──────── DATA SEGMENT ────────

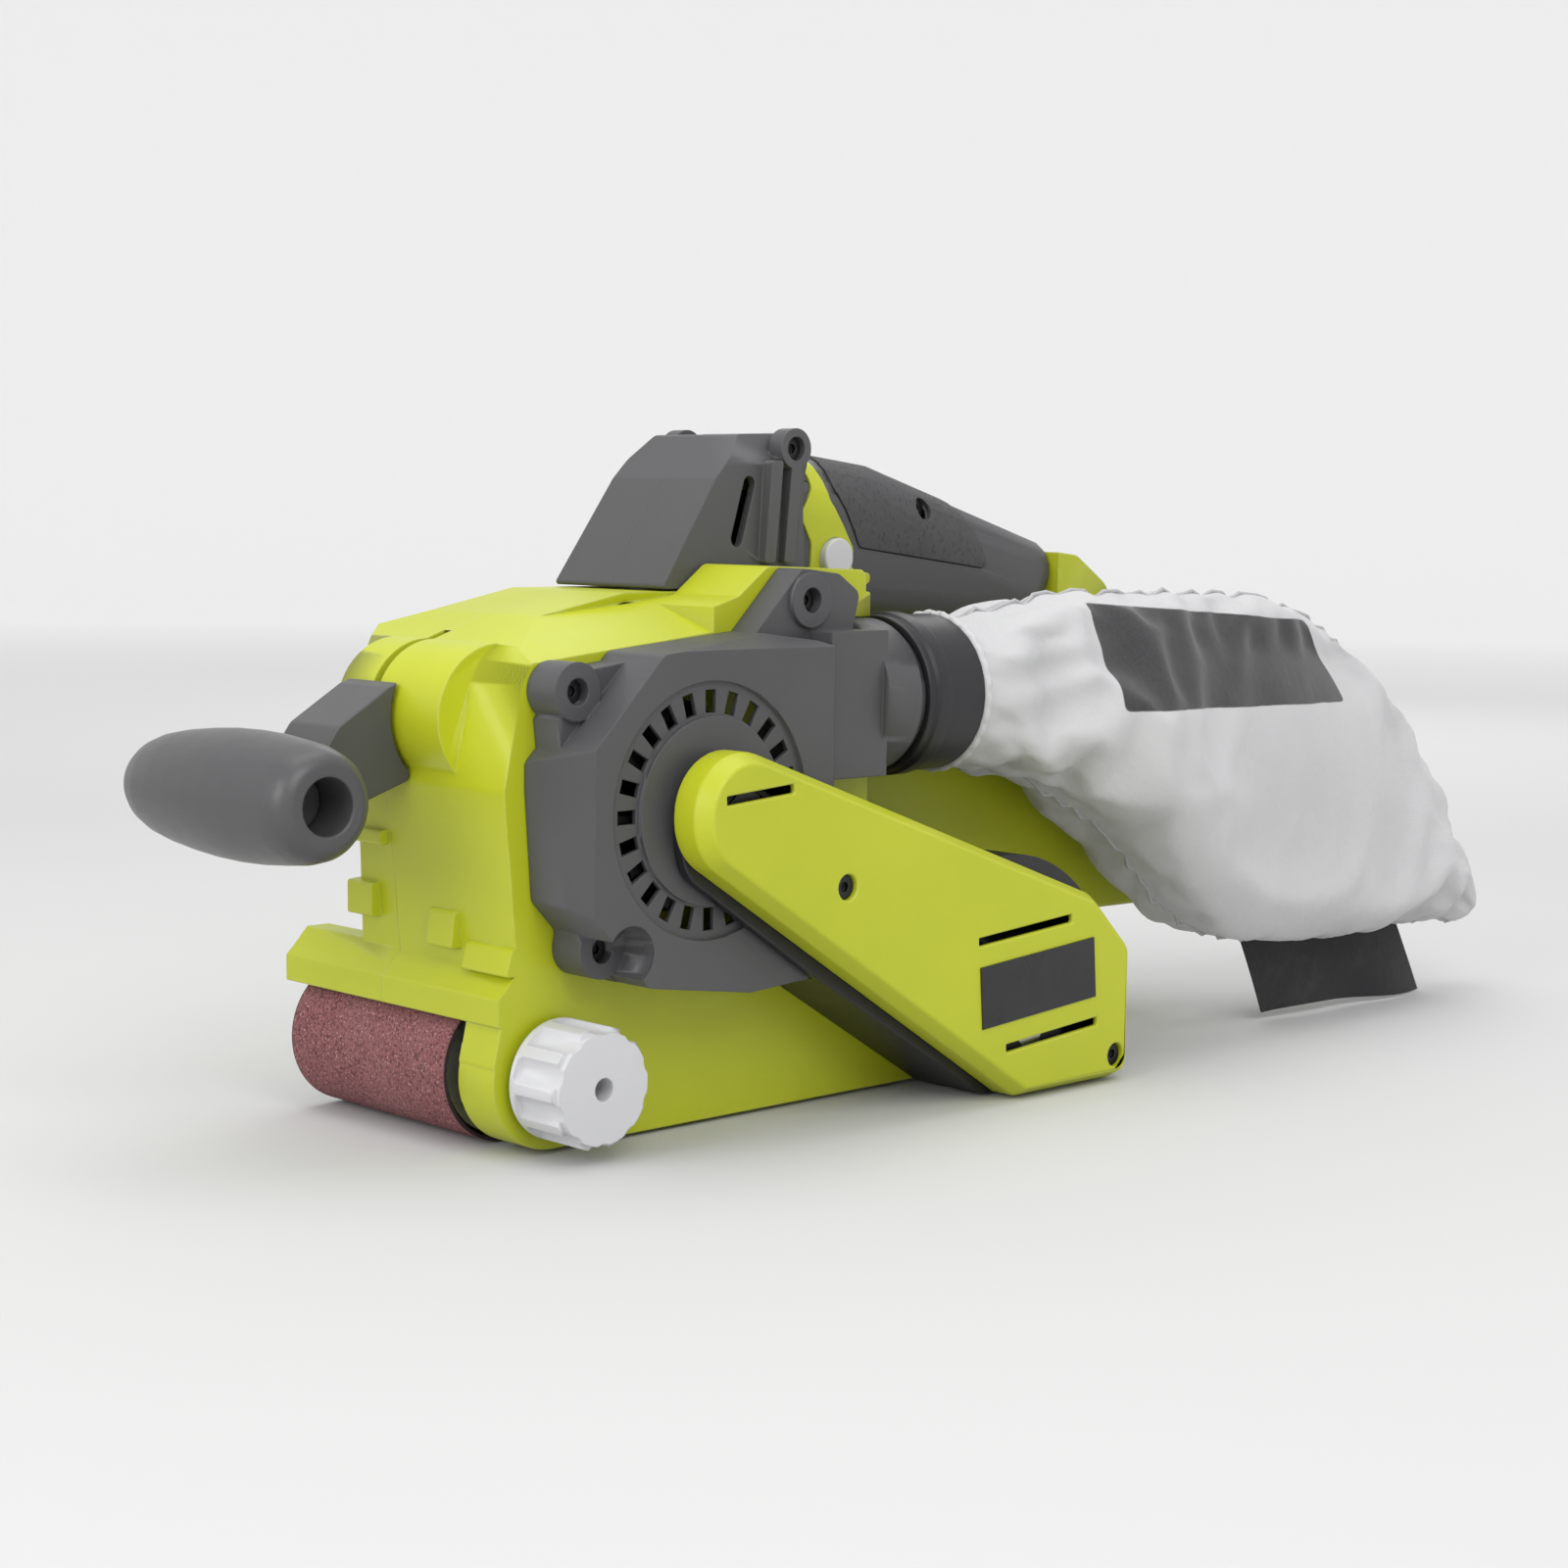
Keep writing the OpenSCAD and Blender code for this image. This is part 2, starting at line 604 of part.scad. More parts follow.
// ---- fasteners ----
module body_screws() {
    color(steel)
    mirror([0, 1, 0]) {
        for (p = block_posts) screw_y(p[0], p[1], -block_seat - head_h, 24);
        for (p = rear_posts) screw_y(p[0], p[1], -p[3] - head_h, -p[2]);
    }
}
module head_screws() {
    color(steel)
    for (p = head_screw_spots) screw_y(p[0], p[1], p[2] - head_h, head_screw_end);
}
module cover_screws() {
    color(steel)
    for (p = cover_bosses) screw_y(p[0], p[1], boss_seat - head_h, side_y + 13);
}
module drive_cover_screws() {
    color(steel)
    for (p = cover_screw_spots) screw_y(p[0], p[1], drive_cover_seat - head_h, -77);
}
module frame_screws() {
    color(steel)
    mirror([0, 1, 0]) for (p = frame_holes) screw_y(p[0], p[1], -flange_y[1] - head_h, 54);
}

// ---- frame, platen and abrasive belt ----
module sanding_frame() {
    color(alloy)
    difference() {
        union() {
            slab(-36, 36) outline([[-43, 4, 2], [46, 4, 2], [50, 12, 3], [50, 34, 4], [44, 40, 3],
                [-38, 40, 3],
                [-43, 34, 3]]);
            slab(-42, -36) outline([[-42, 6, 1], [46, 6, 1], [46, 38, 1], [-42, 38, 1]]);
            slab(flange_y[0], flange_y[1])
                outline([[-43, 4, 2], [98, 4, 8], [114, 22, 8], [114, 49.6, 5], [-43, 49.6, 2]]);
            rod_y(rear_x, axle_z, -57.5, -41, 17.5);
            for (z = [12, 28.4]) box([-28, 36, z], [-14, 47, z + 3.6]);
        }
        box([-44, -12.4, 14.6], [26, 12.4, 29.4]);
        for (x = [-36, 6]) for (y = [-33, 16]) box([x, y, 8], [x + 36, y + 17, 41]);
        rod_y(rear_x, axle_z, -58, -40, 14 + fit_gap);
        for (p = frame_holes) rod_y(p[0], p[1], -60, -40, hole_r);
        rod_z(-21, 42, 10, 34, 2 + fit_gap);
    }
}
module platen_pad() { color(charcoal) box([-58, -36, belt_t], [58, 36, pad_top]); }
module platen_plate() {
    color(steel)
    box([-60, -36, pad_top], [60, 36, 3.95]);
}
module sanding_belt() {
    color([0.55, 0.32, 0.32])
    slab(-belt_w / 2, belt_w / 2) difference() {
        loop_2d(wrap_r + belt_t);
        loop_2d(wrap_r);
    }
}

// ---- front roller, its sprung carriage and the tracking knob ----
module roller_profile(half, r_mid, r_end, bore) {
    rotate([90, 0, 0]) rotate_extrude() polygon([[bore, -half], [r_end, -half], [r_mid, -half / 3],
        [r_mid, half / 3], [r_end, half], [bore, half]]);
}
module front_roller() {
    half = roller_len / 2;
    color(alloy)
    difference() {
        translate([front_x, 0, axle_z]) roller_profile(half, roller_r, roller_end_r, 8);
        rod_y(front_x, axle_z, -half - 1, -half + 7, 11);
        rod_y(front_x, axle_z, half - 7, half + 1, 11);
    }
}
module front_bearings() {
    half = roller_len / 2;
    color(steel)
    for (y = [-half, half - 7]) tube_y(front_x, axle_z, y, y + 7, 11, front_axle_r + run_gap);
}
module front_axle() { color(steel) rod_y(front_x, axle_z, -45.5, 41.5, front_axle_r); }
module roller_carriage() {
    color(steel)
    difference() {
        union() {
            box([-56.5, -40.4, 13], [-50, 40.4, 31]);
            box([-60, -54.4, 13], [-51, -40, 31]);
            for (y = [[-54.4, -50], [-40.4, -36.6], [36.6, 40.4]]) {
                slab(y[0], y[1]) translate([front_x, axle_z]) circle(8.8);
                box([front_x, y[0], axle_z - 8.8], [-51, y[1], axle_z + 8.8]);
            }
            box([-51, -12, 15], [-8, 12, 29]);
        }
        slab(-41, -36) slot_2d([front_x - 1.1, axle_z], [front_x + 1.1, axle_z], 2 * front_axle_r + 0.3);
        rod_y(front_x, axle_z, 36, 41, front_axle_r + 0.08);
        rod_y(front_x, axle_z, -56, -49, 5 + run_gap);
    }
}
module tension_spring() {
    color(steel)
    translate([-7.9, 0, axle_z]) rotate([0, 90, 0]) coil(5, 0.8, 33.6, 8);
}
module tension_lever() {
    color(charcoal)
    difference() {
        union() {
            rod_z(-21, 42, 16, 28, 4.5);
            plan(16, 28)
                polygon([[-25, 39], [-21, 38.6], [26, 38.8], [34, 41], [35, 45], [24, 44], [-21, 46.4]]);
        }
        rod_z(-21, 42, 10, 34, 2 + run_gap);
    }
}
module lever_pin() { color(steel) rod_z(-21, 42, 12, 32, 2); }
knob_face = -82;
knob_r = 17.4;
module tracking_knob() {
    flutes = 10;
    color([0.87, 0.87, 0.88])
    difference() {
        union() {
            rod_y(front_x, axle_z, knob_face + 2, -61.6, knob_r);
            rod_y(front_x, axle_z, knob_face, knob_face + 4, knob_r - 1.4);
        }
        for (i = [0:flutes - 1]) translate([front_x, 0, axle_z]) rotate([0, (i + 0.5) * 360 / flutes, 0])
            rod_y(knob_r + 3.2, 0, knob_face - 1, -64, 5.2);
        rod_y(front_x, axle_z, knob_face - 1, -60, 3.3);
        rod_y(front_x, axle_z, -66, -60, 5);
    }
}
module tracking_shaft() {
    color(steel)
    difference() {
        union() {
            rod_y(front_x, axle_z, -66, -49.6, 5);
            rod_y(front_x, axle_z, -49.6, -41, 8);
        }
        translate([0, 0, -0.8]) rod_y(front_x, axle_z, -46, -40, 5.4);
    }
}

// ---- rear drive roller and belt drive ----
module drive_roller() {
    color(alloy) tube_y(rear_x, axle_z, -roller_len / 2, roller_len / 2, roller_r - 3.5, drive_shaft_r);
}
module drive_sleeve() {
    color(charcoal) tube_y(rear_x, axle_z, -roller_len / 2, roller_len / 2, roller_r, roller_r - 3.5);
}
module drive_shaft() { color(steel) rod_y(rear_x, axle_z, -98.2, roller_len / 2, drive_shaft_r); }
module drive_bearings() {
    color(steel)
    for (y = [-57.5, -49.1]) tube_y(rear_x, axle_z, y, y + 8, 14, drive_shaft_r + run_gap);
}
module pulley(x, z, r, bore, lip) {
    difference() {
        union() {
            rod_y(x, z, belt_plane[0] + 1, belt_plane[1] - 1, r);
            rod_y(x, z, belt_plane[1] - 1.2, belt_plane[1] + 0.4, r + lip);
        }
        rod_y(x, z, -110, -80, bore);
    }
}
module driven_pulley() { color(alloy) pulley(rear_x, axle_z, driven_pulley_r, drive_shaft_r, 1.6); }
module motor_pulley() { color(steel) pulley(motor_x, motor_z, motor_pulley_r, motor_shaft_r, 1.6); }
module drive_belt() {
    color(charcoal)
    slab(belt_plane[0] + 1.4, belt_plane[1] - 1.5) difference() {
        open_belt_2d([motor_x, motor_z], motor_pulley_r + 1.9, [rear_x, axle_z], driven_pulley_r + 1.9);
        open_belt_2d([motor_x, motor_z], motor_pulley_r + 0.3, [rear_x, axle_z], driven_pulley_r + 0.3);
    }
}

// ---- brushless motor ----
module motor_stator() {
    color([0.66, 0.4, 0.22])
    difference() {
        rod_y(motor_x, motor_z, -42, 0, stator_r);
        rod_y(motor_x, motor_z, -43, 1, 16.5);
        for (i = [0:11]) translate([motor_x, 0, motor_z]) rotate([0, i * 30, 0])
            rod_y(20.6, 0, -43, 1, 2.6);
    }
}
module motor_rotor() { color(alloy) tube_y(motor_x, motor_z, -40, -2, 16, motor_shaft_r); }
module motor_shaft() { color(steel) rod_y(motor_x, motor_z, -98.4, 21, motor_shaft_r); }
module motor_bearings() {
    color(steel)
    for (y = [-58, 13.5]) tube_y(motor_x, motor_z, y, y + 7, 11, motor_shaft_r + run_gap);
}
module motor_fan() {
    blades = 11;
    color([0.2, 0.2, 0.22])
    difference() {
        union() {
            rod_y(motor_x, motor_z, -64, -62, 31);
            rod_y(motor_x, motor_z, -77, -62, 9);
            for (i = [0:blades - 1]) translate([motor_x, 0, motor_z]) rotate([0, i * 360 / blades, 0])
                translate([12, -77, -1]) rotate([0, 24, 0]) cube([18, 14, 2]);
        }
        rod_y(motor_x, motor_z, -80, -60, motor_shaft_r);
    }
}

// ---- electrics and controls ----
module control_board() {
    color([0.1, 0.35, 0.2]) {
        box([76, -22, 70], [136, 20, 72]);
        for (x = [84, 100, 116]) rod_z(x, -10, 72, 88, 7);
        box([80, 4, 72], [130, 17, 84]);
    }
}
module wire_block() { color([0.8, 0.8, 0.78]) box([56, -16, 62], [70, 8, 78]); }
module switch_module() { color(charcoal) box([76, -13, 166.6], [100, 5, 182]); }
trigger_pts = [[65, 141, 3], [92, 138.5, 3], [94.5, 150, 1], [93, 156, 2], [65, 158, 2]];
module trigger() {
    color(charcoal)
    difference() {
        slab(-9.5, 1.5) outline(trigger_pts);
        rod_y(68, 155, -12, 4, 1.5 + run_gap);
    }
}
module trigger_pin() { color(steel) rod_y(68, 155, -13.5, 5.5, 1.5); }
module trigger_spring() { color(steel) translate([87, -4, 156.6]) coil(2.6, 0.5, 9.8, 5); }
module lock_button() {
    color([0.8, 0.8, 0.82]) {
        rod_y(button_at[0], button_at[1], -25.2, -12.5, 6.5);
    }
}
module battery_socket() {
    color(charcoal)
    difference() {
        box([172, -30, 48], [231.5, 30, 116]);
        box([178, -26, 52], [240, 26, 112]);
    }
}
module battery_terminals() {
    color([0.8, 0.62, 0.3])
    for (y = [-15, -5, 5, 15]) box([178, y - 0.4, 76], [190, y + 0.4, 88]);
}

// ---- front handle ----
// the grip's outline from its far end to its near end: share of the radius, share of the half length
grip_shape = [[0.22, 1], [0.42, 0.965], [0.58, 0.90], [0.70, 0.80], [0.80, 0.66], [0.88, 0.46],
    [0.94, 0.22], [0.975, 0], [0.985, -0.22], [0.97, -0.42], [0.93, -0.62], [0.885, -0.80],
    [0.82, -0.91], [0.74, -0.965], [0.62, -1]];
module front_grip() {
    half = grip_len / 2;
    color(grey)
    difference() {
        union() {
            translate([grip_axis[0], 0, grip_axis[1]]) rotate([90, 0, 0]) rotate_extrude()
                polygon(concat([[0, -half]],
                    [for (s = grip_shape) [s[0] * grip_r, -s[1] * half]],
                    [[0, half]]));
        }
        rod_y(grip_axis[0], grip_axis[1], -60, grip_len / 2 - 10, 8);
        box([grip_axis[0] + 2, -17, 92], [-100, 9, 112]);
    }
}
module grip_bracket() {
    color(grey) {
        difference() {
            union() {
                slab(-16, 8) outline([[grip_axis[0] + 4, 94.5, 2], [-126, 94.5, 4], [-98, 104, 2],
                    [-98, 134, 2],
                    [-106, 131, 5], [-123, 120.5, 5], [-129.5, 111.4, 2], [grip_axis[0] + 4, 109.5, 2]]);
                rod_y(grip_axis[0], grip_axis[1], -30, 30, 8 - fit_gap);
            }
            rod_y(pivot[0], pivot[1], -40, 40, pivot_r + 1.2);
        }
        difference() {
            union() {
                rod_y(pivot[0], pivot[1], -5.2, -2.8, 19);
                slab(-5.2, -2.8) polygon([[-110, 112], [-80, 104], [-80, 138], [-108, 128]]);
            }
            rod_y(pivot[0], pivot[1], -10, 10, 4 + run_gap);
        }
    }
}
module grip_bolt() {
    color(steel) {
        rod_y(pivot[0], pivot[1], -39, nut_y[1], 4);
        rod_y(pivot[0], pivot[1], -39, -36.1, 7);
    }
}
module grip_nut() {
    color(steel)
    difference() {
        rod_y(pivot[0], pivot[1], nut_y[0], nut_y[1], 8, $fn = 6);
        rod_y(pivot[0], pivot[1], 0, 25, 4);
    }
}

// ---- dust bag ----
module bag_collar() {
    color(charcoal)
    difference() {
        union() {
            rod_x(port_axis[0], port_axis[1], 47, 72, port_r + 2.6);
            rod_x(port_axis[0], port_axis[1], 50, 56, port_r + 3.6);
        }
        rod_x(port_axis[0], port_axis[1], 46, 73, port_r + 0.1);
    }
}
bag_y = -69;
module dust_bag() {
    color([0.85, 0.85, 0.87])
    hull() {
        rod_x(port_axis[0], port_axis[1], 72.3, 74, port_r + 2);
        for (p = [[140, 128, 28], [228, 124, 30], [262, 112, 28], [344, 50, 26], [222, 62, 30],
            [160, 92, 26]])
            translate([p[0], bag_y, p[1]]) sphere(p[2], $fn = 30);
    }
}
module bag_tag() {
    color(charcoal)
    translate([228, bag_y, 33]) rotate([0, 3, 0]) box([0, -0.5, -27], [100, 0.5, 0]);
}

body_left();
body_right();
head_left();
head_right();
grip_left();
grip_right();
handle_trim_left();
handle_trim_right();
motor_cover();
drive_guard();
drive_cover();
cover_badge();
body_screws();
head_screws();
cover_screws();
drive_cover_screws();
sanding_frame();
frame_screws();
platen_plate();
platen_pad();
sanding_belt();
motor_stator();
motor_rotor();
motor_shaft();
motor_bearings();
motor_fan();
motor_pulley();
drive_belt();
driven_pulley();
drive_shaft();
drive_bearings();
drive_roller();
drive_sleeve();
front_roller();
front_bearings();
front_axle();
roller_carriage();
tension_spring();
tension_lever();
lever_pin();
tracking_knob();
tracking_shaft();
control_board();
wire_block();
switch_module();
trigger();
trigger_pin();
trigger_spring();
lock_button();
battery_socket();
battery_terminals();
front_grip();
grip_bracket();
grip_bolt();
grip_nut();
bag_collar();
dust_bag();
bag_tag();
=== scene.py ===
"""Looks for the handheld belt sander: materials, softened shells, the fabric bag, light and camera."""

import json
import math

import bmesh
import bpy
import numpy as np
from mathutils import Matrix, Vector, noise


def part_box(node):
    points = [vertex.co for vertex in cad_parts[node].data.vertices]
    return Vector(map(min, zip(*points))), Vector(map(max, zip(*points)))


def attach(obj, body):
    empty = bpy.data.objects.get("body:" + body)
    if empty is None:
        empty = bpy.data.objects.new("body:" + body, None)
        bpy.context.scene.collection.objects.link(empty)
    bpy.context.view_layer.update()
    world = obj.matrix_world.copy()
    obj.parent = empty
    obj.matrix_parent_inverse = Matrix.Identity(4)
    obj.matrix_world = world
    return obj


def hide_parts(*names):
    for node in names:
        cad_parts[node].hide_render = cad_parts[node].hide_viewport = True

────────

*WRITTEN TASK*.
From the line holding "world = obj.matrix_world.copy()" down to the final line above, quote every line exactly and only those lines.

*REPLY TO THE TASK*.
    world = obj.matrix_world.copy()
    obj.parent = empty
    obj.matrix_parent_inverse = Matrix.Identity(4)
    obj.matrix_world = world
    return obj


def hide_parts(*names):
    for node in names:
        cad_parts[node].hide_render = cad_parts[node].hide_viewport = True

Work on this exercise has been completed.